The blunt and nationalist Russian leader is also known to have a soft spot for Israel, a land where more than 1 million Russian speakers have come to reside. Putin last visited Israel in 2005, during his first term as president, and he generated positive press then by visiting his boyhood German teacher, a Soviet Jew who emigrated to Israel.
For these reasons, Putin must have felt he had an opening to offer his “look before you leap” advice on Iran.
During a meeting with Mr. Peres, Putin is reported to have gone further than his public statements, saying, “Look at what happened to the Americans in Afghanistan and in Iraq.
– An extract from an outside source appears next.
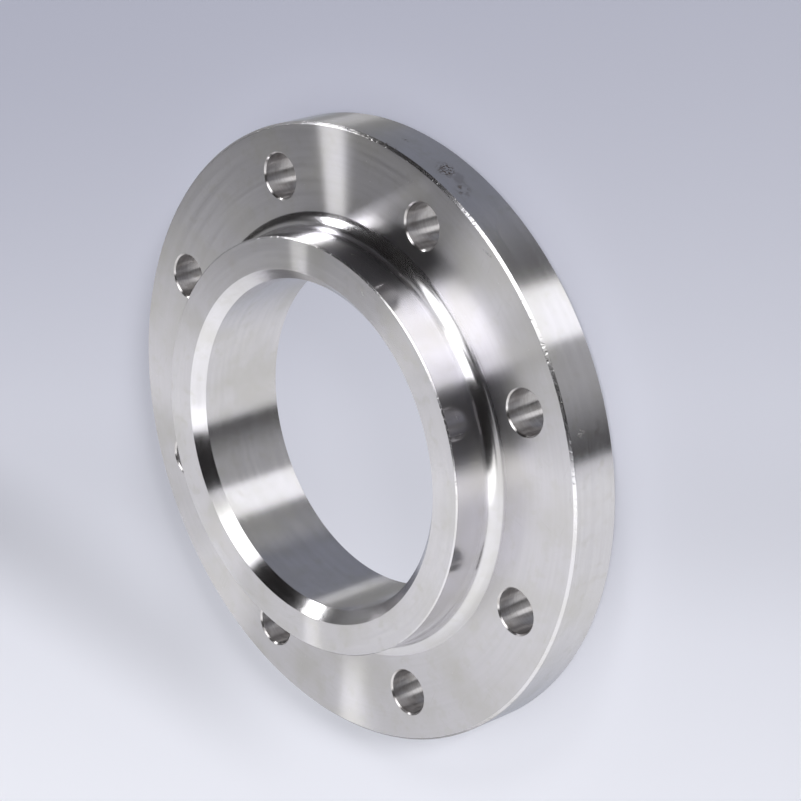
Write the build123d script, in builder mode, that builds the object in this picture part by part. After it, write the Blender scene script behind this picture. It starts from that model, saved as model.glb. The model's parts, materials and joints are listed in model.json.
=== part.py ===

I told [President] Obama the same thing” when the two leaders met earlier this month on the margins of a G20 summit in Mexico, he reportedly added.
After a meeting with Israeli Prime Minister Benjamin Netanyahu, Putin issued a statement saying their conversation covered Iran and Syria, and that he expressed the opinion that negotiations are the only answer to such crises.
In his own statement, Mr. Netanyahu emphasized commonalities with his guest, saying, “I believe we should be doing two things now: boosting the sanctions [on Iran] and also boosting the demands” issued to Tehran in talks between Iran and world powers.
Those powers include Russia. Israel’s message to Putin, more subtle than the Russian president’s, is that Russia can and should do more to influence its friends in Tehran, so that the military action it sees as not “that smart” might yet be avoided.